A credit score could go up by 100 points or more after three years on a DMP, according to a 2015 study by Clearpoint, which is a division of Money Management International. Clearpoint kept track of clients on DMPs and found that scores increased from an average of 529 to 635 in the first 36 months, thanks in large part to regular monthly payments. It's also possible the score would go up again once the debt is paid off.

While you're on a DMP you could still attain loans for secured debt, such as a mortgage or an auto loan, but your interest rate might be higher than you'd like if you've had too many recent delinquencies.

DMP Alternatives

If your debt load is overwhelming and your income and assets won't be able to cover a DMP-negotiated monthly payment, you might have to deal with debt settlement or bankruptcy.

There's some confusion between DMPs and debt settlement. With debt settlement, a company -- most likely a for-profit entity -- negotiates with creditors to allow you to pay part of the debt in an effort to resolve all of it. While the settlement company negotiates with the creditor, the company will ask you to send it payments each month that will be held in an account used for the eventual payment.

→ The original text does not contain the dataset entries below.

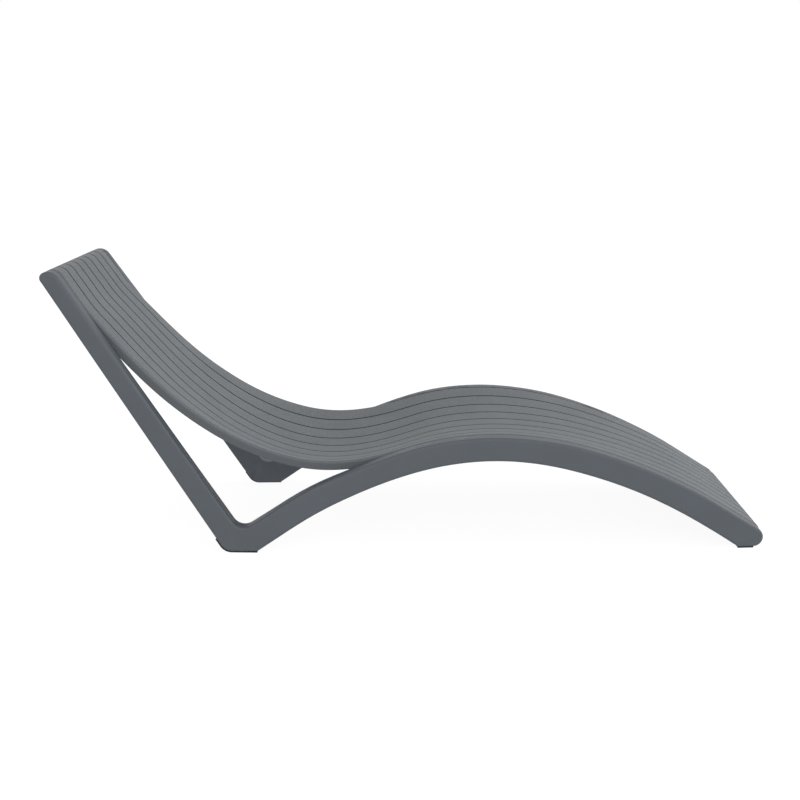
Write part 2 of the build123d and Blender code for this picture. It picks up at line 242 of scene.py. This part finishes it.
HUMP = [
    (0.0755, 0.2835),
    (0.1455, 0.2930),
    (0.2105, 0.2960),
    (0.2955, 0.2915),
    (0.3955, 0.2755),
    (0.5155, 0.2405),
    (0.6355, 0.1920),
    (0.7255, 0.1470),
]
DISH = [
    (-0.7645, 0.0),
    (-0.6645, 0.0045),
    (-0.5645, 0.0140),
    (-0.4545, 0.0250),
    (-0.3495, 0.0330),
    (-0.2395, 0.0360),
    (-0.0845, 0.0345),
    (0.0855, 0.0310),
    (0.2455, 0.0285),
    (0.3555, 0.0255),
    (0.4805, 0.0190),
    (0.5655, 0.0130),
    (0.6455, 0.0080),
    (0.7285, 0.0030),
    (0.7955, 0.0),
]
LANES, THICKNESS, DECK_RISE, RISE_START, RISE_FULL = 8, 0.012, 0.002, 0.010, 0.040
SLAT_ROUND, DECK_ROUND, UNDER_ROUND, ROUND_STEPS = 0.001, 0.008, 0.001, 6
SKIRT_DROP, SKIRT_THICKNESS, LEAST_DROP = 0.012, 0.009, 0.001
NOTCH_PLAY, NOTCH_DROP, NOTCH_EDGE = 0.0005, 0.0003, 0.0001
# How fast the painted shade comes in round an edge: toward the flank tone on skirts, toward the groove's
# painted shade in gaps.
FLANK_TURN, GROOVE_SHADE_RAMP = 0.5, 4.0
FINE_STEP, DECK_STEP, NOSE_STEP, NOSE_RUN = 0.0005, 0.007, 0.0025, 0.06


def clamped_spline(points, start, end):
    """Finely sampled smooth curve through points, with set directions at its two ends."""
    knots = np.array(points)
    chords = np.linalg.norm(np.diff(knots, axis=0), axis=1)
    places = np.concatenate(([0.0], np.cumsum(chords)))
    system = np.eye(len(knots))
    slopes = np.zeros_like(knots)
    slopes[0], slopes[-1] = start, end
    for k in range(1, len(knots) - 1):
        before, after = chords[k - 1], chords[k]
        system[k, k - 1 : k + 2] = after, 2 * (before + after), before
        rise = after / before * (knots[k] - knots[k - 1]) + before / after * (knots[k + 1] - knots[k])
        slopes[k] = 3 * rise
    slopes = np.linalg.solve(system, slopes)
    samples = np.linspace(0.0, places[-1], int(places[-1] / FINE_STEP) + 2)
    k = np.clip(np.searchsorted(places, samples, side="right") - 1, 0, len(chords) - 1)
    span = chords[k][:, None]
    t = (samples - places[k])[:, None] / span
    value = (1 + 2 * t) * (1 - t) ** 2 * knots[k] + t**2 * (3 - 2 * t) * knots[k + 1]
    return value + span * t * (1 - t) * ((1 - t) * slopes[k] - t * slopes[k + 1])


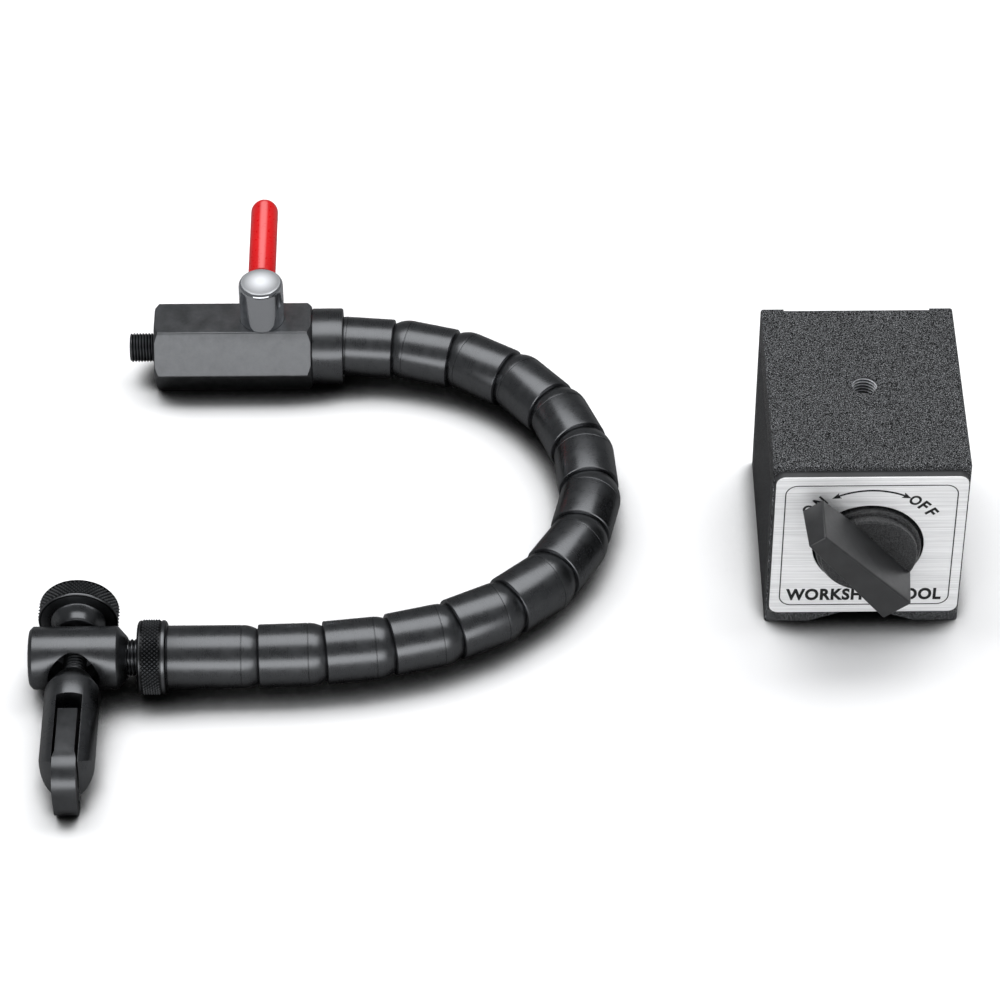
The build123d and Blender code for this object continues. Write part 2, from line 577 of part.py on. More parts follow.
def clamp_body():
    """Cross-drilled body that the slotted bolt pulls into."""
    body = turned(Plane.XY, [(BODY_START, BODY_START_R), (BODY_FULL, BODY_R), (BODY_END - BODY_CHAMFER, BODY_R),
                             (BODY_END, BODY_R - BODY_CHAMFER)])
    body -= rod((BODY_START - 1, 0, 0), (CLAMP_STUD_S1 + 0.1, 0, 0), CLAMP_STUD_R)
    body -= rod((CROSS_S, MOUTH_FLOOR_T, 0), (CROSS_S, BODY_R + 1, 0), MOUTH_R)
    return body - rod((CROSS_S, -BODY_R - 1, 0), (CROSS_S, 0, 0), SHANK_R + 0.1)


def across(profile):
    """Turned part on the bolt's axis, from (t, radius) points."""
    return turned(Plane(origin=(CROSS_S, 0, 0), x_dir=(0, 1, 0), z_dir=(0, 0, 1)), profile)


def slotted_bolt():
    """Bolt with a long slotted head that grips the lug."""
    tip_t = NOSE_T + BOLT_R
    body = across([(CLAMP_KNOB_T1 + 0.4, SHANK_R), (CONE_START_T, SHANK_R), (CONE_START_T, 4.2),
                   (BAR_START_T, BOLT_R), (tip_t, BOLT_R)])
    reach = BOLT_R + 1
    corners = block(CROSS_S - reach, CROSS_S + reach, NOSE_T, tip_t + 1, -reach, reach)
    body -= corners - rod((CROSS_S, NOSE_T, -reach - 1), (CROSS_S, NOSE_T, reach + 1), BOLT_R)
    half = SLOT_W / 2
    return body - block(CROSS_S - half, CROSS_S + half, SLOT_START_T, tip_t + 1, -reach, reach)


def clamp_knob():
    """Knurled knob with a flared boss towards the body."""
    t0 = CLAMP_KNOB_T0
    t1 = CLAMP_KNOB_T1
    rim = CLAMP_KNOB_R
    boss = [(t1, rim - 0.6), (t1 + 0.6, rim), (t0 - 0.5, rim), (t0, rim - 0.5), (t0, 6.8), (t0 + 0.5, 6.6),
            (t0 + 1.2, 5.8), (t0 + 2.2, 5.3), (-9.0, 5.1)]
    return across(boss) - rod((CROSS_S, t1 - 1, 0), (CROSS_S, 0, 0), SHANK_R + SLIP)


def knob_washer():
    ring = rod((CROSS_S, -8.9, 0), (CROSS_S, -8.1, 0), 5.6)
    return ring - rod((CROSS_S, -10, 0), (CROSS_S, -7, 0), SHANK_R + 0.1)


def lug_relief(side):
    """Waste beside the lug's shank, ending at the flare."""
    thin = LUG_SHANK_W / 2
    outline = Polyline((thin, LUG_START_T - 1), (thin, LUG_FLARE_T), (LUG_EYE_W / 2, LUG_THICK_T),
                       (LUG_EYE_W, LUG_THICK_T), (LUG_EYE_W, LUG_START_T - 1), close=True)
    waste = extrude(make_face(outline), 2 * BOLT_R, both=True)
    return Pos(CROSS_S, 0, 0) * (waste if side > 0 else mirror(waste, Plane.YZ))


def swivel_lug():
    """Flat lug held in the slot, with an eye low in its rounded end."""
    side = Plane(origin=(CROSS_S, 0, 0), x_dir=(0, 1, 0), z_dir=(1, 0, 0))
    shank_len = SHOULDER_T - LUG_START_T
    profile = Pos((LUG_START_T + SHOULDER_T) / 2, 0) * Rectangle(shank_len, 2 * LUG_HALF_H)
    profile += Pos(SHOULDER_T, SHOULDER_Z) * Circle(SHOULDER_R)
    profile += Pos(CHIN_T, CHIN_Z) * Circle(CHIN_R)
    front = Polyline((SHOULDER_T, SHOULDER_Z), (SHOULDER_T + SHOULDER_R, SHOULDER_Z), (CHIN_T + CHIN_R, CHIN_Z),
                     (CHIN_T, CHIN_Z), close=True)
    profile += make_face(front)
    body = extrude(side * profile, LUG_EYE_W / 2, both=True)
    body -= lug_relief(1)
    body -= lug_relief(-1)
    hole = (CROSS_S - LUG_EYE_W, EYE_T, -EYE_DROP), (CROSS_S + LUG_EYE_W, EYE_T, -EYE_DROP)
    return body - rod(*hole, EYE_HOLE_R)


# ---------------------------------------------------------------- all nodes
def at_clamp(shape):
    return at_joint(-1) * shape


def build():
    nodes = {
        "housing_cover": housing_cover(),
        "pole_block_left": pole_block(-1),
        "pole_block_right": pole_block(1),
        "separator_bottom": separator(0, ROTOR_Z),
        "separator_top": separator(ROTOR_Z, BASE_Z),
        "front_panel": front_panel(),
        "label_plate": label_plate(),
        "panel_screws": Compound([panel_screw(x, z) for x, z in screw_places()]),
        "stop_pin": stop_pin(),
        "rotor_magnet": rotor_magnet(),
        "rotor_pole_shoes": Compound([pole_shoe(-1), pole_shoe(1)]),
        "rotor_dowels": Compound([dowel(-DOWEL_X), dowel(DOWEL_X)]),
        "rotor_front_cap": front_cap(),
        "rotor_rear_cap": rear_cap(),
        "switch_knob": knob(),
        "knob_pin": knob_pin(),
        "hex_block": hex_block(),
        "base_stud": base_stud(),
        "socket_collar": socket_collar(),
        "cam_shaft": cam_shaft(),
        "cam_clip": cam_clip(),
        "lever_rod": lever_rod(),
        "lever_grip": lever_grip(),
        "cable_puller": cable_puller(),
        "near_ferrule": near_ferrule(),
        "tension_cable": tension_cable(),
        "end_sleeve": at_clamp(end_sleeve()),
        "far_ferrule": at_clamp(far_ferrule()),
        "lock_nut": at_clamp(lock_nut()),
        "clamp_stud": at_clamp(clamp_stud()),
        "clamp_body": at_clamp(clamp_body()),
        "slotted_bolt": at_clamp(slotted_bolt()),
        "clamp_knob": at_clamp(clamp_knob()),
        "knob_washer": at_clamp(knob_washer()),
        "swivel_lug": at_clamp(swivel_lug()),
    }
    link = neck_link()
    for index in range(len(JOINTS) - 1):
        nodes[f"neck_link_{index + 1:02d}"] = at_joint(index) * link
    return nodes


os.makedirs("parts", exist_ok=True)
for name, shape in build().items():
    shape.label = name
    export_step(shape, f"parts/{name}.step")
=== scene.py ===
import json
import math

import bmesh
import bpy
from mathutils import Matrix, Vector


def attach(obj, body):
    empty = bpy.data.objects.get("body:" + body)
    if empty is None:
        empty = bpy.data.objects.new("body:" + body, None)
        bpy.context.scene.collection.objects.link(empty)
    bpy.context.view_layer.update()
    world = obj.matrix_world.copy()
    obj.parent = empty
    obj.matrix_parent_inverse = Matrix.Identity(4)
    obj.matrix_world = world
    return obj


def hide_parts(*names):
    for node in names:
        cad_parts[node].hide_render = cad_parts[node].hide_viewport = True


# Looks of a switchable magnetic base and its flexible arm. Lengths are in millimetres and become metres in
# mesh_object(), but materials and the studio work in metres. Turned parts are drawn along their own X axis,
# and along() gives their placement.

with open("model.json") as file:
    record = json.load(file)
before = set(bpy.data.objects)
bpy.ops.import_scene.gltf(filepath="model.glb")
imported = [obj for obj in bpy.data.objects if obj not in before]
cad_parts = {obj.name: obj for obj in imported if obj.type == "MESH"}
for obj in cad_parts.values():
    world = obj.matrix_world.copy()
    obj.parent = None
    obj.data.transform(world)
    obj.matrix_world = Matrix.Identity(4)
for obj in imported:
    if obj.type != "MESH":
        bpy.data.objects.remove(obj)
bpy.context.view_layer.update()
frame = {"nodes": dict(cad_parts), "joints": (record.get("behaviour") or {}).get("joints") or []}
MM = 0.001
SEG = 96                 # segments round a turned part
SLIVER = 0.001 * MM      # vertices closer than this are one
JOINTS = {joint["name"]: joint for joint in frame["joints"]}
NODES = frame["nodes"]


def joint_point(name):
    return Vector(JOINTS[name]["pos_m"]) / MM


BALLS = [joint_point(f"neck_bend_{index:02d}") for index in range(1, 15)]
ARM_Y = BALLS[0].y
AXIS_Z = BALLS[0].z
PITCH = (BALLS[1] - BALLS[0]).length

# ---------------------------------------------------------------- dimensions of the CAD model
BASE_X, BASE_Y, BASE_Z = 50.0, 60.0, 55.0
TOP_T, FRONT_T, REAR_T = 9.0, 4.0, 5.5
REAR_CHANNEL_W, REAR_CHANNEL_D = 38.0, 1.1
VEE_W, VEE_D = 27.0, 5.0
ROTOR_Z = 29.5
OPENING_R = 16.0
LABEL_Y = -32.5
HEX_AF = 21.0
HEX_X0, HEX_X1 = -186.4, -143.7
SPIGOT_L = 2.3           # part of the socket collar inside the block
STUD_R, STUD_OUT, STUD_IN = 4.0, 7.0, 12.0
STUD_PITCH = 0.8
CAM_X, CAM_R, CAM_TOP = -157.0, 6.0, 34.3
GRIP_R, GRIP_TIP_Y, LEVER_Z = 3.7, 103.8, 29.6
BALL_R, SOCKET_R, LIP_BACK, BORE_R, CABLE_R = 8.0, 8.05, 4.2, 3.0, 1.25
MOUTH_R, MOUTH_END = 3.6, -6.2   # flared mouth of a ball's bore and where it has narrowed to BORE_R
SLEEVE_END, NUT_END, NUT_R = 18.8, 26.3, 9.6
CLAMP_STUD_R = 4.7
BODY_START, BODY_FULL, BODY_END, BODY_R = 29.0, 31.5, 53.8, 8.0
CROSS_S = 42.3
SHANK_R, BOLT_R = 3.0, 7.0
SLOT_START_T, SLOT_W, NOSE_T = 18.7, 6.6, 35.2
KNOB_R, KNOB_T0, KNOB_T1 = 10.45, -12.5, -18.3


# ---------------------------------------------------------------- mesh helpers
def along(origin, direction, up=(0, 0, 1)):
    """Placement whose X axis runs along direction from origin."""
    x = Vector(direction).normalized()
    y = Vector(up).cross(x).normalized()
    z = x.cross(y)
    place = Matrix((x, y, z)).transposed().to_4x4()
    place.translation = Vector(origin) * MM
    return place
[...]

DMPs are usually handled by nonprofit organizations, while for-profit debt settlement companies offer debt repayment negotiation terms, Griffin says. It's important to understand the difference and what the implications will be for the debt.

Settlement arrangements could be a problem if you're not able to afford the monthly payments; creditors might not be able to settle all your debts; and if you stop paying your creditors -- as settlement companies sometimes recommend -- it could make your account delinquent.

"There isn't a one-size-fits-all for every consumer," Nitzsche says. "It depends upon the status of the debt."